#### STORED DATA:
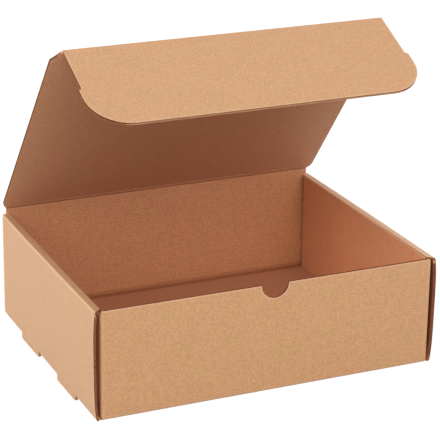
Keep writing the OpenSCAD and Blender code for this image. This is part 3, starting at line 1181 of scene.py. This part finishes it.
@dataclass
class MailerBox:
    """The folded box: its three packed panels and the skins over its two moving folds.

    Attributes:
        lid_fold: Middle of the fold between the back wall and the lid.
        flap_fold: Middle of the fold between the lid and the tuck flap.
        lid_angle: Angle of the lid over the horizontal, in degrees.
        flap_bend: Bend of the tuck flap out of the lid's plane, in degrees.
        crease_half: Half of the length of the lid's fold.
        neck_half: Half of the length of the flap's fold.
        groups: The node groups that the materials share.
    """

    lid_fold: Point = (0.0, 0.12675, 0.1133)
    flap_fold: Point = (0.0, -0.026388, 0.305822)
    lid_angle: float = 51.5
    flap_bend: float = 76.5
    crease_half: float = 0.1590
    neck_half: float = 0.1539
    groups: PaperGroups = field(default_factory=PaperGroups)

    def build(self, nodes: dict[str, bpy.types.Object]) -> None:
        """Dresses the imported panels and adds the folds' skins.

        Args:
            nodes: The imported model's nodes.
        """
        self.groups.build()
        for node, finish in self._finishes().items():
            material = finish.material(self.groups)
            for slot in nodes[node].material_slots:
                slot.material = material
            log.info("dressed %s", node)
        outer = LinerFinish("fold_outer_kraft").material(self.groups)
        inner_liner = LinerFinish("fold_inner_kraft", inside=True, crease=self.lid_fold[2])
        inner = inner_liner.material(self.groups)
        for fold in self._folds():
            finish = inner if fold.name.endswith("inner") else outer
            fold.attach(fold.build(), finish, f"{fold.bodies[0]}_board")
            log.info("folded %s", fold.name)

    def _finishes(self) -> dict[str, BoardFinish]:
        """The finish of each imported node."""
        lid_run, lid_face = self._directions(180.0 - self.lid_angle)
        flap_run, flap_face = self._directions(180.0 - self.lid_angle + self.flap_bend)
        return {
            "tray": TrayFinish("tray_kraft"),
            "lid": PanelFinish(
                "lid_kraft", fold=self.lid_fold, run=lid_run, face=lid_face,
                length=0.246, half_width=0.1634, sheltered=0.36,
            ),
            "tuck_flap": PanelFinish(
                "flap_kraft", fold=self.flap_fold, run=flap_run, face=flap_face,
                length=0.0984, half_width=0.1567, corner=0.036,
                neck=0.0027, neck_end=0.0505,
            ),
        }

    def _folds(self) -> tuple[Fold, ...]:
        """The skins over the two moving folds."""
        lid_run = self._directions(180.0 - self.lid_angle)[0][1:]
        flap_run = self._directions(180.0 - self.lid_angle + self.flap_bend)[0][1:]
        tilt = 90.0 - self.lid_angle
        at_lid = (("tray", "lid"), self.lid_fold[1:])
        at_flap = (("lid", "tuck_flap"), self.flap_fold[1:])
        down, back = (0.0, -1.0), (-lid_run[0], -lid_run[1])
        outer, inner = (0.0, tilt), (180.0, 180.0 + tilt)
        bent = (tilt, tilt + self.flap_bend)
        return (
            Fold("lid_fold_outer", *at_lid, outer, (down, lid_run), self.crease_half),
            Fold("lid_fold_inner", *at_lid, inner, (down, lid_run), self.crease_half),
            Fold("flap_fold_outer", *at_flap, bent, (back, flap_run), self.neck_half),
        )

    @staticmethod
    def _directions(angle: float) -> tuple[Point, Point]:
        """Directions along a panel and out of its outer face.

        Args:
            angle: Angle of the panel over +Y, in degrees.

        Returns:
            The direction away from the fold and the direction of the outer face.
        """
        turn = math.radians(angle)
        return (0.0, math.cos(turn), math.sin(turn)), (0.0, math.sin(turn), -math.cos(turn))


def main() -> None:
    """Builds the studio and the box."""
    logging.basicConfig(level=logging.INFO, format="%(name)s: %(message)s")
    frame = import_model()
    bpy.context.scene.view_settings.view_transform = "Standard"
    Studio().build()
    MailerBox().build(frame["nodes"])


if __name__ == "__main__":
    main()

#### TASK BRIEF:
Repeat only what runs from the line holding "frame = import_model()" to the end of the data, keeping every line exactly as written, first and last included.

#### CORRECT RESULT:
    frame = import_model()
    bpy.context.scene.view_settings.view_transform = "Standard"
    Studio().build()
    MailerBox().build(frame["nodes"])


if __name__ == "__main__":
    main()